A Two-Step Multi-objective Optimization Frame-work for Microgrid Scheduling Problem Based on Cloud-edge Computing

摘要

The application of smart metering terminals (SMTs) can collect online data of electricity customers, which would help microgrid system to obtain more accurate information of electricity load demand by edge-computing. Hence reasonable dispatch schemes can be made. In this paper, a two-step multi-objective optimization framework for microgrid scheduling problem is proposed based on cloud-edge computing.
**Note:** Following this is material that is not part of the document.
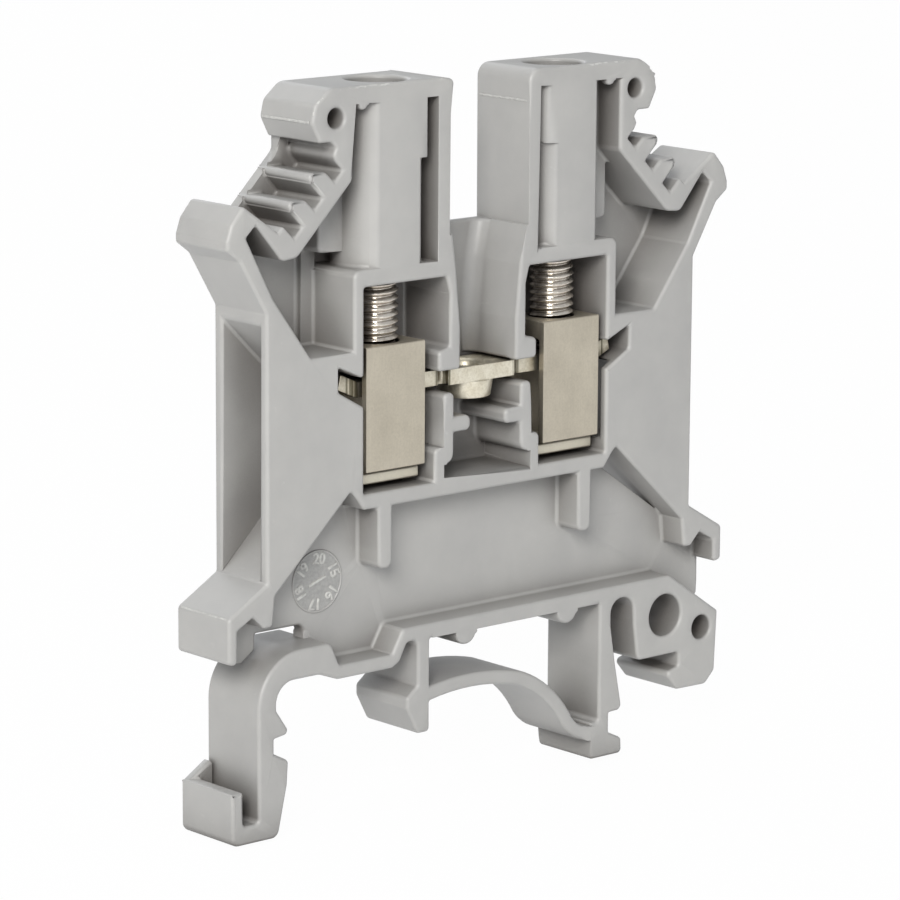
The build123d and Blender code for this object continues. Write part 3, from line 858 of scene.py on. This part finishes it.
class BLOCK_OT_sleeves(bpy.types.Operator):
    """Dress the clamp sleeves and the current bar, and round their edges"""

    bl_idname = "block.sleeves"
    bl_label = "Sleeves and bar"

    def execute(self, context):
        finish = context.scene.block_finish
        sizes = context.scene.block_clamp
        sheet = plated_sheet(finish)
        for side in ("left", "right"):
            low, high = SLEEVE_BOX[side]
            corner = (low[1] + sizes.sleeve_bend, high[2] - sizes.sleeve_bend)

            def fold(place):
                """Moves the wide bend at the top of the front wall out on to the square round it."""
                reach = Vector((corner[0] - place.y, place.z - corner[1]))
                if reach.x <= 0 or reach.y <= 0:
                    return place
                reach /= max(reach.x, reach.y) / reach.length
                return Vector((place.x, corner[0] - reach.x, corner[1] + reach.y))

            name = f"{side}_clamp_sleeve"
            mesh = rounded_mesh(name, f"{side}_sleeve", sizes.metal_edge, angle=50.0, reshape=fold)
            sleeve = piece(f"{side}_sleeve", mesh, sheet, f"{side}_sleeve")
            weigh_normals(sleeve)
            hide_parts(name)
        mesh = rounded_mesh("current_bar", "bar", sizes.metal_edge * 0.7, angle=50.0, segments=2)
        bar = piece("bar", mesh, plated_bar(finish), "housing")
        weigh_normals(bar)
        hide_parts("current_bar")
        return {"FINISHED"}


class BLOCK_OT_screws(bpy.types.Operator):
    """Make the slotted clamp screws with their threads, and the thread in the bar's collar"""

    bl_idname = "block.screws"
    bl_label = "Screws and threads"

    def execute(self, context):
        scene = context.scene
        sizes = scene.block_clamp
        metal = plated_screw(scene.block_finish)
        for side in ("left", "right"):
            low, high = (Vector(corner) for corner in SCREW_BOX[side])
            centre = (low + high) / 2
            head_low = high.z - sizes.head_height
            root, tip_height, overlap = sizes.root_radius, 0.25 * MM, 0.02 * MM
            points, faces = [], []
            thread(
                points, faces, centre, low.z + tip_height, head_low, root, sizes.crest_radius, sizes.pitch,
            )
            turned = len(faces)
            tip = (
                (0.0, low.z),
                (root - 0.15 * MM, low.z),
                (root + overlap, low.z + tip_height + overlap),
            )
            lathe(points, faces, centre, tip)
            slotted_head(
                points, faces, centre, (high.x - low.x) / 2, head_low,
                high.z - sizes.slot_depth, high.z, sizes.slot_width,
            )
            mesh = mesh_of(f"{side}_screw", points, faces, range(turned))
            screw = piece(f"{side}_screw", mesh, metal, f"{side}_screw")
            bevel = screw.modifiers.new("rounded_edges", "BEVEL")
            bevel.width = 0.1 * MM
            bevel.angle_limit = math.radians(75.0)
            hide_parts(f"{side}_clamp_screw")
        points, faces = [], []
        low = BAR_BOX[0][2] + 0.1 * MM
        middle = [(least + most) / 2 for least, most in zip(*BAR_BOX)]
        root, crest = sizes.bridge_radius + 0.02 * MM, sizes.bridge_radius - 0.2 * MM
        thread(points, faces, middle, low, low + sizes.bridge_depth, root, crest, sizes.pitch)
        mesh = mesh_of("bridge_thread", points, [face[::-1] for face in faces], range(len(faces)))
        piece("bridge_thread", mesh, bpy.data.materials["plated_bar"], "housing")
        return {"FINISHED"}


class BLOCK_OT_stage(bpy.types.Operator):
    """Set up the floor, the lamps, the surrounding light and the camera"""

    bl_idname = "block.stage"
    bl_label = "Stage"

    def execute(self, context):
        scene = context.scene
        levels = scene.block_stage
        self.floor()
        warm, cool = (1.0, 0.985, 0.96), (0.95, 0.97, 1.0)
        self.lamp("key", (-0.48, -0.40, 0.33), 0.26, levels.key_power, warm)
        self.lamp("front", (-0.14, -0.66, 0.10), 0.22, levels.front_power, cool)
        self.lamp("top", (-0.10, 0.05, 0.75), 0.50, levels.top_power, cool)
        self.lamp("back", (0.15, 0.60, 0.30), 0.50, levels.back_power, cool)
        self.surroundings(levels.world_level)
        self.camera(scene)
        scene.view_settings.view_transform = "Standard"
        return {"FINISHED"}

    def floor(self):
        """Adds a wide pale floor that looks almost as white as the background."""
        finish = Finish("pale_floor")
        finish.set(Base_Color=(0.92, 0.92, 0.92, 1.0), Roughness=0.9)
        white = finish.add("ShaderNodeEmission", Color=(1.0, 1.0, 1.0, 1.0), Strength=1.0)
        plain = Shade(finish.tree, finish.surface.outputs[0])
        share = finish.white_rays(MIRRORED_FLOOR) * FLOOR_WHITE
        mixed = finish.add("ShaderNodeMixShader", _0=share, _1=plain, _2=white)
        finish.feed(finish.tree.nodes["Material Output"], "Surface", mixed)
        half, level = 3.0, -0.2 * MM
        corners = [(-half, -half, level), (half, -half, level), (half, half, level), (-half, half, level)]
        mesh = mesh_of("floor", corners, [(0, 1, 2, 3)])
        mesh.materials.append(finish.material)
        floor = bpy.data.objects.new("floor", mesh)
        bpy.context.collection.objects.link(floor)

    def lamp(self, name, place, size, watts, colour):
        """Adds a square lamp that faces the object."""
        light = bpy.data.lights.new(name, "AREA")
        light.shape = "SQUARE"
        light.size = size
        light.energy = watts
        light.color = colour
        lamp = bpy.data.objects.new(name, light)
        lamp.location = place
        lamp.rotation_mode = "QUATERNION"
        aim = Vector((0.0, 0.0, 0.02))
        lamp.rotation_quaternion = (aim - Vector(place)).to_track_quat("-Z", "Y")
        bpy.context.collection.objects.link(lamp)

    def surroundings(self, level):
        """Sets a faint cool light all round, and a white background for the camera."""
        world = bpy.data.worlds.new("studio")
        bpy.context.scene.world = world
        world.use_nodes = True
        sky = Nodes(world.node_tree)
        background = world.node_tree.nodes["Background"]
        white = sky.white_rays(MIRRORED_SKY)
        cool, pure = (0.93, 0.96, 1.0, 1.0), (1.0, 1.0, 1.0, 1.0)
        sky.feed(background, "Color", sky.blend(white, cool, pure))
        sky.feed(background, "Strength", level + white * (1.0 - level))

    def camera(self, scene):
        """Adds the camera of the photograph's view."""
        data = bpy.data.cameras.new("photo_view")
        data.lens = CAMERA_LENS
        data.sensor_width = 36.0
        data.shift_x, data.shift_y = CAMERA_SHIFT
        data.clip_start = 0.01
        camera = bpy.data.objects.new("photo_view", data)
        turn = (
            Matrix.Rotation(CAMERA_AZIMUTH, 4, "Z")
            @ Matrix.Rotation(math.pi / 2 - CAMERA_ELEVATION, 4, "X")
            @ Matrix.Rotation(CAMERA_ROLL, 4, "Z")
        )
        camera.matrix_world = Matrix.Translation(Vector(CAMERA_PLACE_MM) * MM) @ turn
        bpy.context.collection.objects.link(camera)
        scene.camera = camera


class BLOCK_PT_panel(bpy.types.Panel):
    """Lists the pieces in the sidebar"""

    bl_idname = "BLOCK_PT_panel"
    bl_label = "Terminal Block"
    bl_space_type = "VIEW_3D"
    bl_region_type = "UI"
    bl_category = "Terminal Block"

    def draw(self, context):
        for operator in OPERATORS:
            self.layout.operator(operator.bl_idname)
        for name in GROUPS:
            group = getattr(context.scene, name)
            for key in group.__annotations__:
                self.layout.prop(group, key)


OPERATORS = (
    BLOCK_OT_housing,
    BLOCK_OT_seams,
    BLOCK_OT_lips,
    BLOCK_OT_dial,
    BLOCK_OT_sleeves,
    BLOCK_OT_screws,
    BLOCK_OT_stage,
)
GROUPS = {
    "block_finish": FinishSizes,
    "block_housing": HousingSizes,
    "block_dial": DialSizes,
    "block_clamp": ClampSizes,
    "block_stage": StageSizes,
}


def register():
    for group in GROUPS.values():
        bpy.utils.register_class(group)
    for name, group in GROUPS.items():
        setattr(bpy.types.Scene, name, bpy.props.PointerProperty(type=group))
    for operator in OPERATORS:
        bpy.utils.register_class(operator)
    bpy.utils.register_class(BLOCK_PT_panel)


def unregister():
    bpy.utils.unregister_class(BLOCK_PT_panel)
    for operator in reversed(OPERATORS):
        bpy.utils.unregister_class(operator)
    for name, group in GROUPS.items():
        delattr(bpy.types.Scene, name)
        bpy.utils.unregister_class(group)


def main():
    register()
    bpy.ops.block.housing()
    bpy.ops.block.seams()
    bpy.ops.block.lips()
    bpy.ops.block.dial()
    bpy.ops.block.sleeves()
    bpy.ops.block.screws()
    bpy.ops.block.stage()


if __name__ == "__main__":
    main()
A typical microgrid structure with smart metering terminals (SMTs) is introduced and the cloud-edge computing framework is designed, in which the central energy management system (CEMS) is utilized to compute the day-ahead microgrid economical/environmental scheduling problem on the cloud side by forecast data, and the edge-computing servers are applied to re-compute the local optimum schemes on the edge-side during the operation process. Thereafter, the two-step multi-objective optimization strategy is proposed taking advantages of the global computing in cloud-side and the distributed computing in edge-side. The day-ahead global optimization model and the online local optimization model are employed to meet different goals by the two steps. Experimental results show that the proposed strategy is efficient in dealing with the microgrid scheduling problem to reduce cost and emission and can take account of the forecast data errors as well as the global optimum information.